C’est à cette fin que son seigneur lui laisse porter un bon couteau ainsi qu’un arc. A la fin de chaque printemps, il est coutume ― si la quantité et la qualité de laine sont bonnes ― que son maître lui offre une ou deux petites pièces de bon drap résistant, afin que, sur les chemins qu'il parcourt et les marchés qu’il fréquente, Jehan porte dignement son appartenance au seigneur. Jehan en est particulièrement fier. Les meilleures années, il est même obligé de louer les services d'hommes libres mais pauvres, qui vendent leur labeur afin de survivance. Jehan est serf, mais il serait aussi faux de le penser pauvre.
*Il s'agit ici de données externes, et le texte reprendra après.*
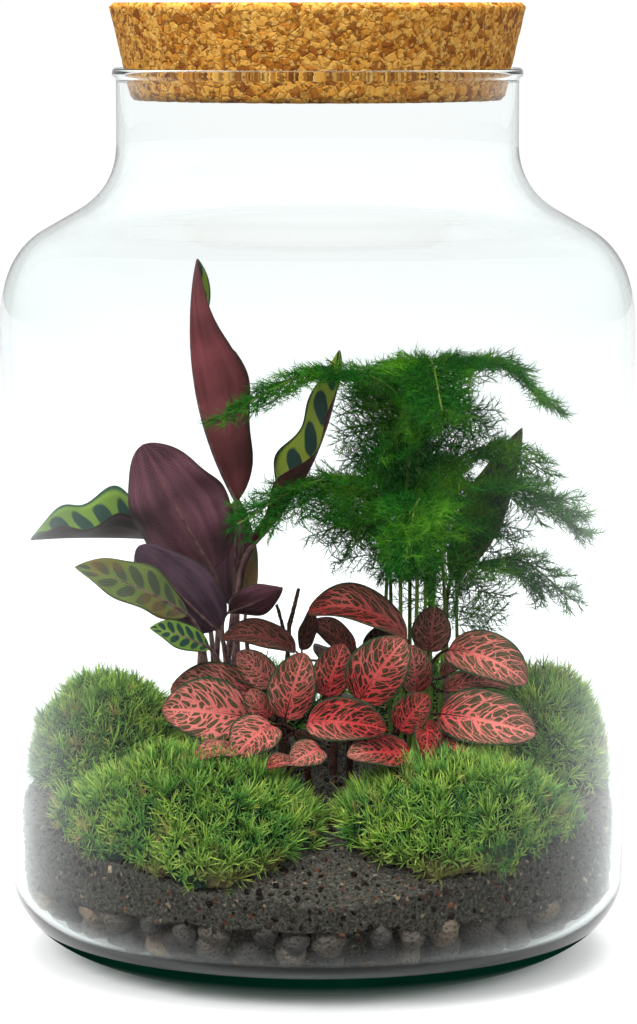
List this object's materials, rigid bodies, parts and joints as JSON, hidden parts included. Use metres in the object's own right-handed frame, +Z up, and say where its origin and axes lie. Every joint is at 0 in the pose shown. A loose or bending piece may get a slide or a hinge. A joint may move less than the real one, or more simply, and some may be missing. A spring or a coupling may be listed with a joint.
{
  "type": "glass plant terrarium",
  "caption": "Closed shouldered glass jar with a cork stopper, planted with moss, a prayer plant, a nerve plant and an asparagus fern on soil and drainage stones.",
  "frame": {"origin": "middle of the flat ring under the jar, on the surface that it stands on", "axes": "+Z up along the jar's axis, -Y towards the viewer, +X to the viewer's right"},
  "size_m": [0.2, 0.2, 0.3],
  "materials": {
    "glass": "clear blown glass with a faint blue-green cast, glossy, darker green where it is thick at the base",
    "cork": "pressed cork granules, golden tan with brown flecks and small dark gaps, matt",
    "stone": "rounded grey-brown drainage grains, dull, slightly pitted",
    "soil": "moist potting soil of peat and bark, dark brown and crumbly, with a few pale and reddish grains",
    "moss": "dense cushions of fine blades, yellow-green tips over darker green",
    "prayer_leaf": "satin leaf, plum underneath, light and dark green blotches above with a pale midrib",
    "nerve_leaf": "dark green oval leaf with a dense pink-red net of veins, satin",
    "fern": "fresh green needles on thin stems, satin",
    "twig": "dry dark brown bark, matt"
  },
  "bodies": {
    "root": {"cork_stopper": "cork", "drainage_stones": "stone", "dry_twig": "twig", "glass_jar": "glass", "soil": "soil", "fern_frond_low_right": "fern", "fern_frond_middle_back": "fern", "fern_frond_middle_front": "fern", "fern_frond_middle_left": "fern", "fern_frond_middle_right": "fern", "fern_frond_top_back": "fern", "fern_frond_top_front": "fern", "fern_frond_top_left": "fern", "fern_frond_top_right": "fern", "fern_frond_upper_right": "fern", "moss_back_left": "moss", "moss_back_right": "moss", "moss_front_left": "moss", "moss_front_right": "moss", "moss_left": "moss", "moss_right": "moss", "nerve_stem_back": "nerve_leaf", "nerve_stem_far_right": "nerve_leaf", "nerve_stem_front": "nerve_leaf", "nerve_stem_left": "nerve_leaf", "nerve_stem_middle": "nerve_leaf", "nerve_stem_right": "nerve_leaf", "nerve_stem_top": "nerve_leaf", "prayer_leaf_back": "prayer_leaf", "prayer_leaf_broad": "prayer_leaf", "prayer_leaf_dark": "prayer_leaf", "prayer_leaf_droop": "prayer_leaf", "prayer_leaf_far_right": "prayer_leaf", "prayer_leaf_left": "prayer_leaf", "prayer_leaf_low_broad": "prayer_leaf", "prayer_leaf_low_left": "prayer_leaf", "prayer_leaf_right": "prayer_leaf", "prayer_leaf_small": "prayer_leaf", "prayer_leaf_tall": "prayer_leaf", "prayer_leaf_young": "prayer_leaf"}
  },
  "joints": []
}
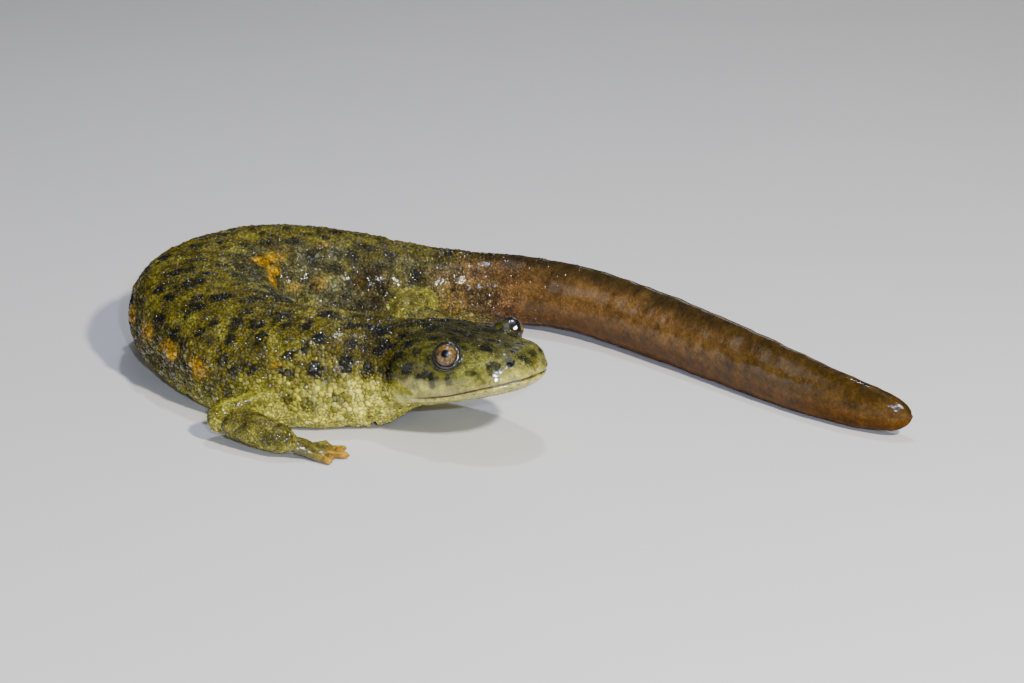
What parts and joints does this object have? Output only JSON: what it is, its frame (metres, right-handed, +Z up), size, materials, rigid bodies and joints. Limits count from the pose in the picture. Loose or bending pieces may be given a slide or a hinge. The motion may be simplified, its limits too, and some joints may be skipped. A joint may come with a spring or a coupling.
{
  "type": "sharp-ribbed newt salamander model",
  "caption": "Life-size still model of an adult sharp-ribbed newt at rest, body curled round in a C and tail swept forward, for display.",
  "frame": {"origin": "middle of the model's plan, on the floor it lies on", "axes": "+Z up, +X along the longest extent towards the side the snout and the tail tip point to, +Y from the head across to the hips"},
  "size_m": [0.138, 0.1044, 0.0195],
  "materials": {
    "olive_skin": "moist granular hide, yellow-olive with black blotches and orange warts along the flanks",
    "throat_skin": "moist pale yellow-olive skin of jaw and throat",
    "tail_skin": "moist smoother hide, orange-brown with an olive upper edge",
    "foot_skin": "moist skin with translucent orange-brown toes",
    "eye": "glossy eye, copper iris flecked dark, round black pupil"
  },
  "bodies": {
    "root": {"head": "olive_skin", "neck": "olive_skin", "trunk_front": "olive_skin", "trunk_middle": "olive_skin", "trunk_rear": "olive_skin", "pelvis": "olive_skin", "foreleg_left_upper": "olive_skin", "foreleg_left_lower": "olive_skin", "foreleg_right_upper": "olive_skin", "foreleg_right_lower": "olive_skin", "hindleg_left_upper": "olive_skin", "hindleg_left_lower": "olive_skin", "hindleg_right_upper": "olive_skin", "hindleg_right_lower": "olive_skin", "lower_jaw": "throat_skin", "tail_base": "tail_skin", "tail_middle": "tail_skin", "tail_tip": "tail_skin", "foreleg_left_foot": "foot_skin", "foreleg_right_foot": "foot_skin", "hindleg_left_foot": "foot_skin", "hindleg_right_foot": "foot_skin", "eye_left": "eye", "eye_right": "eye"}
  },
  "joints": []
}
Quand l'année est bonne, les fromages que sa maisonnée fabrique à partir du lait du troupeau se vendent bien et ainsi il fait très lentement grossir un petit pécule, qu'il a, comme ses aïeux, toujours converti en terre. On l’a dit, Jehan est propriétaire d'un lopin d'un demi-hectare environ ― à son époque, on dirait peut-être 2 ou 3 arpents ― sur lequel broutent six chèvres, un bouc, un âne et 5-6 brebis, qui ne pourront pas être soumis à mainmorte.
Sur ce lopin se dresse une petite bâtisse de bois et de torchis au toit de bardeaux dans laquelle on fabrique et entrepose des fromages de brebis et de chèvre. Ce lopin est à l'autre bout du village, à l'orée du bois, ce qui provoque parfois des soucis avec les troupeaux de porcs à demi sauvage qui y sont lâchés pour s'empiffrer de glands de chêne et de faînes.

Si tout va bien, cette année encore, il pourra vendre un ou deux chevreaux au grand marché annuel, en plus des fromages au marché hebdomadaire. La famille de Jehan cultive, comme elle en a le droit, quelques légumes autour de la maison. Jehan apprécie cardes, choux et poireaux. Du lin et du chanvre sont cultivés sur la parcelle lui appartenant.
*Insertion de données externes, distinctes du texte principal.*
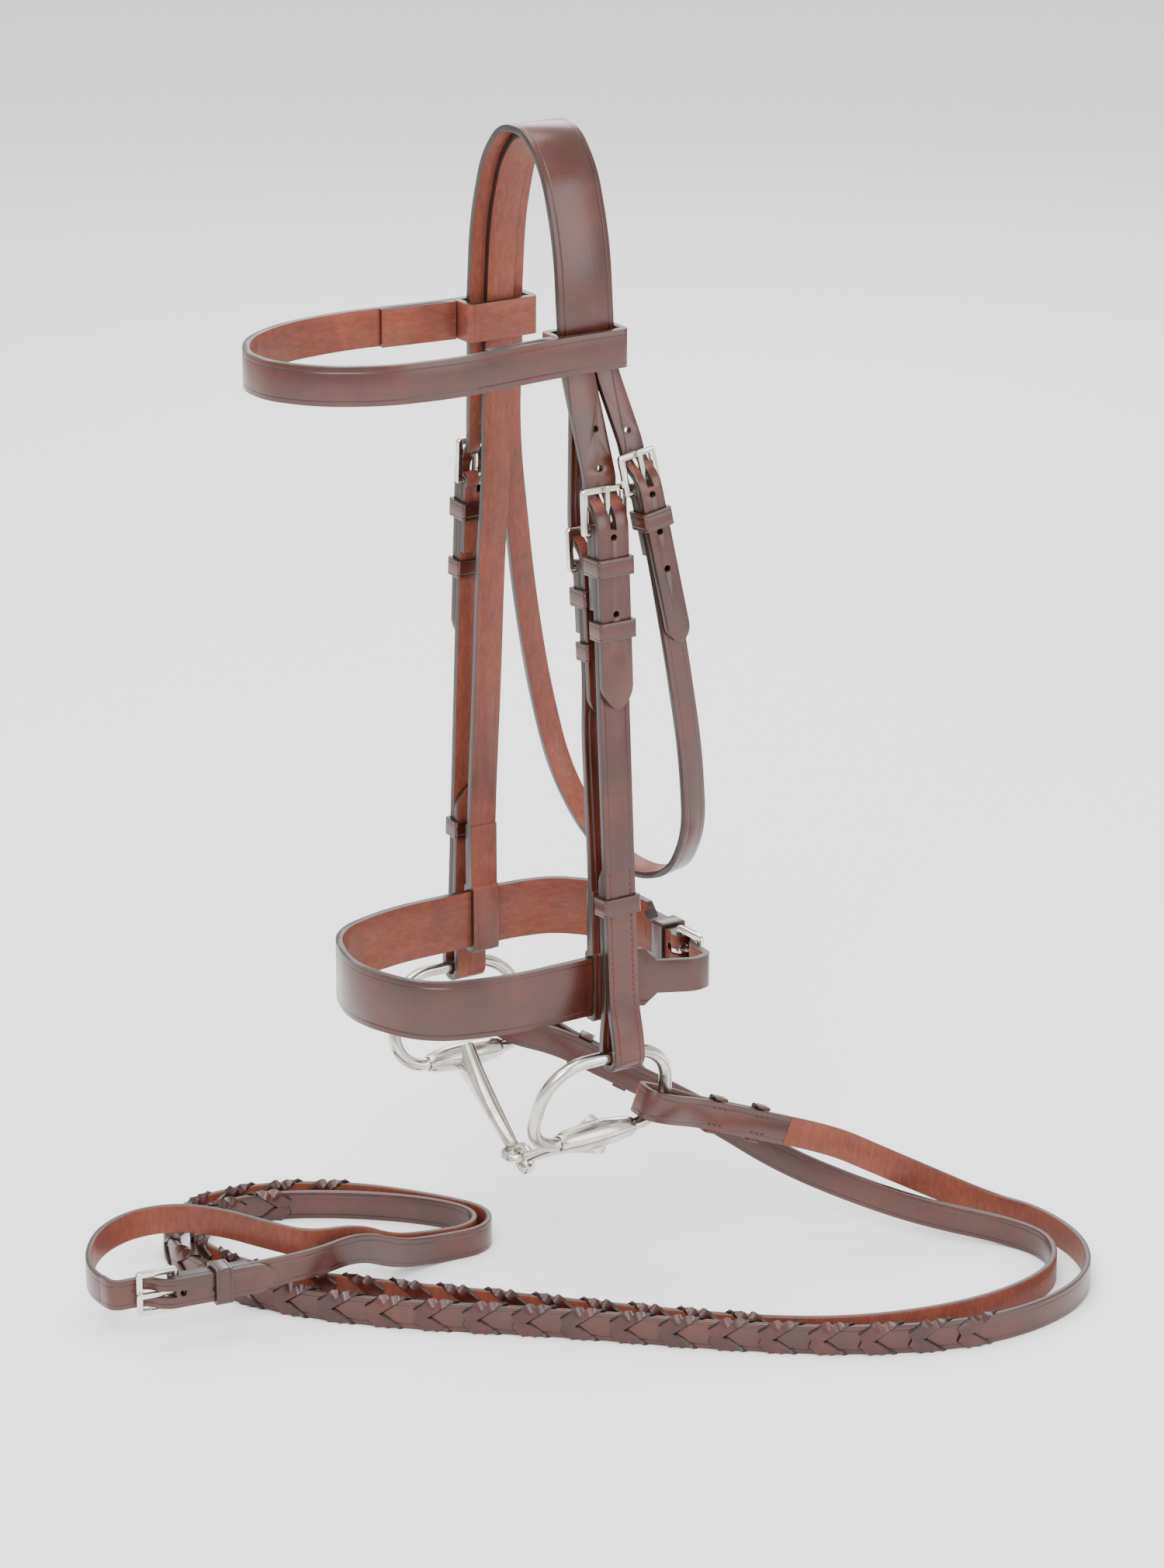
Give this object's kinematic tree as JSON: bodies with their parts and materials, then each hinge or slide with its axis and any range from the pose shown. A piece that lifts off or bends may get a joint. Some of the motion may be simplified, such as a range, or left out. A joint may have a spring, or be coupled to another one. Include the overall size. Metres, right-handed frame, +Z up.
{
  "type": "snaffle bridle",
  "caption": "Leather snaffle bridle with crown, browband, buckled cheeks, throatlash, plain noseband, jointed ring bit and laced reins resting on the floor below.",
  "frame": {"origin": "underside of the crown straps on the middle plane, where the bridle rests on the poll", "axes": "+Z up along the hanging cheeks, +X towards the near (buckled) side, +Y towards the back of the head; the browband and nose are at -Y"},
  "size_m": [0.3644, 0.5001, 0.623],
  "materials": {
    "strap_leather": "mahogany bridle leather, waxed grain side, darker burnished edges",
    "rein_leather": "mahogany rein leather, smooth waxed grain",
    "lace_leather": "dark red-brown lace leather",
    "nickel_plate": "polished nickel plate",
    "polished_steel": "polished stainless steel with light satin wear",
    "hook_brass": "polished pale brass"
  },
  "bodies": {
    "bridle": {"headpiece": "strap_leather", "throatlash": "strap_leather", "browband": "strap_leather", "noseband_headstrap": "strap_leather", "noseband_headstrap_cheek": "strap_leather", "noseband": "strap_leather", "near_cheekpiece": "strap_leather", "far_cheekpiece": "strap_leather", "near_cheek_keeper": "strap_leather", "far_cheek_keeper": "strap_leather", "near_cheek_tab_keeper": "strap_leather", "far_cheek_tab_keeper": "strap_leather", "throatlash_keeper": "strap_leather", "headstrap_keeper": "strap_leather", "noseband_keeper": "strap_leather", "near_rein_end": "strap_leather", "far_rein_end": "strap_leather", "near_rein_end_keeper": "strap_leather", "far_rein_end_keeper": "strap_leather", "near_rein_end_runner": "strap_leather", "far_rein_end_runner": "strap_leather", "rein_chape": "strap_leather", "rein_billet": "strap_leather", "rein_keeper": "strap_leather", "near_rein": "rein_leather", "far_rein": "rein_leather", "near_rein_laces": "lace_leather", "far_rein_laces": "lace_leather", "near_cheek_buckle": "nickel_plate", "far_cheek_buckle": "nickel_plate", "throatlash_buckle": "nickel_plate", "headstrap_buckle": "nickel_plate", "noseband_buckle": "nickel_plate", "rein_buckle": "nickel_plate", "near_cheek_hook_stud": "hook_brass", "far_cheek_hook_stud": "hook_brass", "near_rein_hook_stud": "hook_brass", "far_rein_hook_stud": "hook_brass"},
    "near_ring": {"near_bit_ring": "polished_steel"},
    "far_ring": {"far_bit_ring": "polished_steel"},
    "near_arm": {"near_mouthpiece_arm": "polished_steel"},
    "far_arm": {"far_mouthpiece_arm": "polished_steel"},
    "near_cheek_tongue": {"near_cheek_tongue": "nickel_plate"},
    "far_cheek_tongue": {"far_cheek_tongue": "nickel_plate"},
    "throatlash_tongue": {"throatlash_tongue": "nickel_plate"},
    "headstrap_tongue": {"headstrap_tongue": "nickel_plate"},
    "noseband_tongue": {"noseband_tongue": "nickel_plate"},
    "rein_tongue": {"rein_tongue": "nickel_plate"},
    "near_cheek_runner": {"near_cheek_runner": "strap_leather"},
    "far_cheek_runner": {"far_cheek_runner": "strap_leather"},
    "headstrap_runner": {"headstrap_runner": "strap_leather"}
  },
  "joints": [
    {"name": "near_ring_swing", "type": "hinge", "parent": "bridle", "child": "near_ring", "pos_m": [0.0787, 0, -0.47144], "axis": [0, 1, 0], "range_deg": [-2, 2]},
    {"name": "far_ring_swing", "type": "hinge", "parent": "bridle", "child": "far_ring", "pos_m": [-0.0787, 0, -0.47144], "axis": [0, -1, 0], "range_deg": [-2.1, 2.1]},
    {"name": "near_arm_turn", "type": "hinge", "parent": "near_ring", "child": "near_arm", "pos_m": [0.06593, -0.0085, -0.51978], "axis": [0, 1, 0], "range_deg": [-5, 5]},
    {"name": "far_arm_turn", "type": "hinge", "parent": "far_ring", "child": "far_arm", "pos_m": [-0.06593, -0.0085, -0.51978], "axis": [0, -1, 0], "range_deg": [-5, 5]},
    {"name": "near_cheek_tongue_lift", "type": "hinge", "parent": "bridle", "child": "near_cheek_tongue", "pos_m": [0.061, 0, -0.192], "axis": [0, 1, 0], "range_deg": [0, 8]},
    {"name": "far_cheek_tongue_lift", "type": "hinge", "parent": "bridle", "child": "far_cheek_tongue", "pos_m": [-0.061, 0, -0.192], "axis": [0, -1, 0], "range_deg": [0, 8]},
    {"name": "throatlash_tongue_lift", "type": "hinge", "parent": "bridle", "child": "throatlash_tongue", "pos_m": [0.0645, 0.02093, -0.17201], "axis": [0, 0.9858, 0.1676], "range_deg": [0, 8]},
    {"name": "headstrap_tongue_lift", "type": "hinge", "parent": "bridle", "child": "headstrap_tongue", "pos_m": [0.046, 0, -0.214], "axis": [0, 1, 0], "range_deg": [0, 8]},
    {"name": "noseband_tongue_lift", "type": "hinge", "parent": "bridle", "child": "noseband_tongue", "pos_m": [0.04, 0.062, -0.438], "axis": [0, 0, 1], "range_deg": [0, 8]},
    {"name": "rein_tongue_lift", "type": "hinge", "parent": "bridle", "child": "rein_tongue", "pos_m": [-0.007, -0.222, -0.583], "axis": [0, 0, 1], "range_deg": [0, 8]},
    {"name": "near_cheek_runner_slide", "type": "slide", "parent": "bridle", "child": "near_cheek_runner", "axis": [0.0599, 0, -0.9982], "range_m": [-0.003, 0.014]},
    {"name": "far_cheek_runner_slide", "type": "slide", "parent": "bridle", "child": "far_cheek_runner", "axis": [-0.0599, 0, -0.9982], "range_m": [-0.003, 0.014]},
    {"name": "headstrap_runner_slide", "type": "slide", "parent": "bridle", "child": "headstrap_runner", "axis": [0.0847, 0, -0.9964], "range_m": [-0.003, 0.01]}
  ],
  "couplings": [
    {"joint": "far_ring_swing", "follows": "near_ring_swing", "ratio": 1},
    {"joint": "near_arm_turn", "follows": "near_ring_swing", "ratio": -2.3812},
    {"joint": "far_arm_turn", "follows": "near_ring_swing", "ratio": -2.3812}
  ]
}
Jehan vient de marier une de ses filles au fils du bouvier, afin d'unir les familles de deux des éleveurs les plus importants de ce coin de la seigneurie. Les deux pères se connaissent bien. Car depuis toujours, sans bœufs en bonne santé et robustes, les terres ne peuvent être correctement labourées et sans bonne laine, on va tout nu ! De plus, Jehan a bien l’intention de pouvoir labourer un jour son lopin autrement qu’à la force de ses bras et ceux de ses enfants.

Ainsi, au fil du temps et de quelques mariages adroitement réalisés, cet éleveur aura dans quelques générations, une descendance qui sera plus « libre » qu’en servage, qui sera « propriétaire » de tout ou partie de ses troupeaux en plus de terres agricoles et payera des taxes aux seigneurs propriétaires fonciers. Déjà au XIIIe siècle bien entamé, en Maine-Anjou, les Serfs sont choses rares.
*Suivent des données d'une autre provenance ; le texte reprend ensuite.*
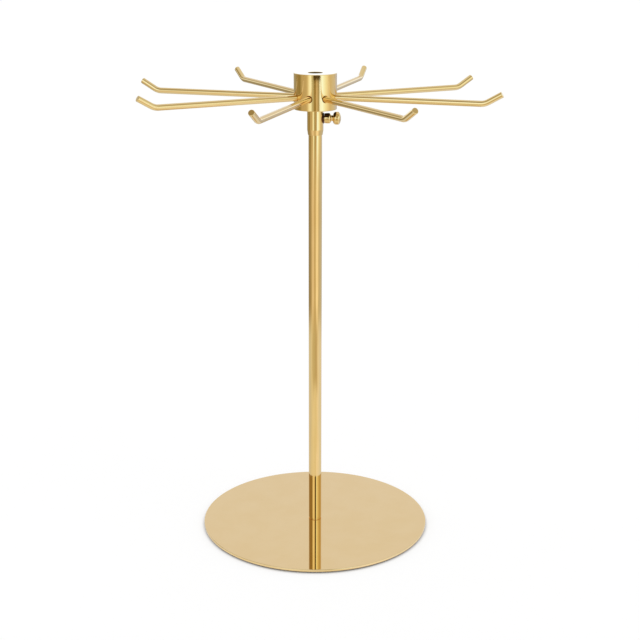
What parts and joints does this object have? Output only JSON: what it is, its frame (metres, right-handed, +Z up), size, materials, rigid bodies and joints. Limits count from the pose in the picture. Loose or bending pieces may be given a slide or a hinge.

Justement, en ce qui concerne les mariages réussis, voyons pourquoi Mahaut est absolument indispensable à Jehan. Fille d’un père chevrier, elle est Ancilla (serve).

Elle  a apporté en dotation de son mariage un bon bouc reproducteur et un petit troupeau de chèvres laitières. C’est elle qui a la science de transformer le lait en un bon fromage. Le fromage, aliment important au moyen-âge, permet de garder la graisse du lait et donc de la consommer plus tard. En effet, salé et/ou fumé, il se conserve très bien.
Mahaut, dans ce treizième siècle qui verra la place des femmes s’amenuiser au fur et à mesure dans toutes les strates sociales, a encore un rôle prépondérant à mener. Son mari étant souvent parti avec le troupeau, c’est elle qui ― à part les labours, travail uniquement et exclusivement dévolu à des exécutants masculins ― cultivera le lin et le chanvre. C’est également elle qui ira une fois la semaine porter ses fromages au marché et payera la banalité de la halle que le seigneur fit construire pour regrouper au centre de son village tous les exposants: artisans, éleveurs ou agriculteurs.
Sa fille ou sa petite-fille n’auront peut-être plus autant de rôle social ou économique à jouer ni autant d’indépendance dans la cellule familiale. D’ailleurs c'est elle qui la mène, cette cellule familiale, en l’absence de son époux. Elle n’a de compte à rendre qu’à lui dans la maisonnée.
Mahaut met un point d’honneur à filer et tisser le lin qu’elle récolte afin de réaliser de la toile qui servira à coudre les chemises de tous les membres de la famille. Elle utilise à cette fin un métier à tisser vertical, à poids, comme sa mère et sa grand-mère l’ont toujours fait.

Tisser une toile de deux à trois mètres environ, sur un métier qui fait la largeur de ses épaules, lui prend de nombreuses heures de travail.
Elle réalise aussi parfois quelques pièces d’habillement comme chaussettes ou bonnets pour l’hiver, en laine épaisse.
C’est elle qui coud tous les vêtements de la famille et enseigne tout ce qu’elle sait à ses filles, comme Jehan apprend le métier de moutonnier à ses fils.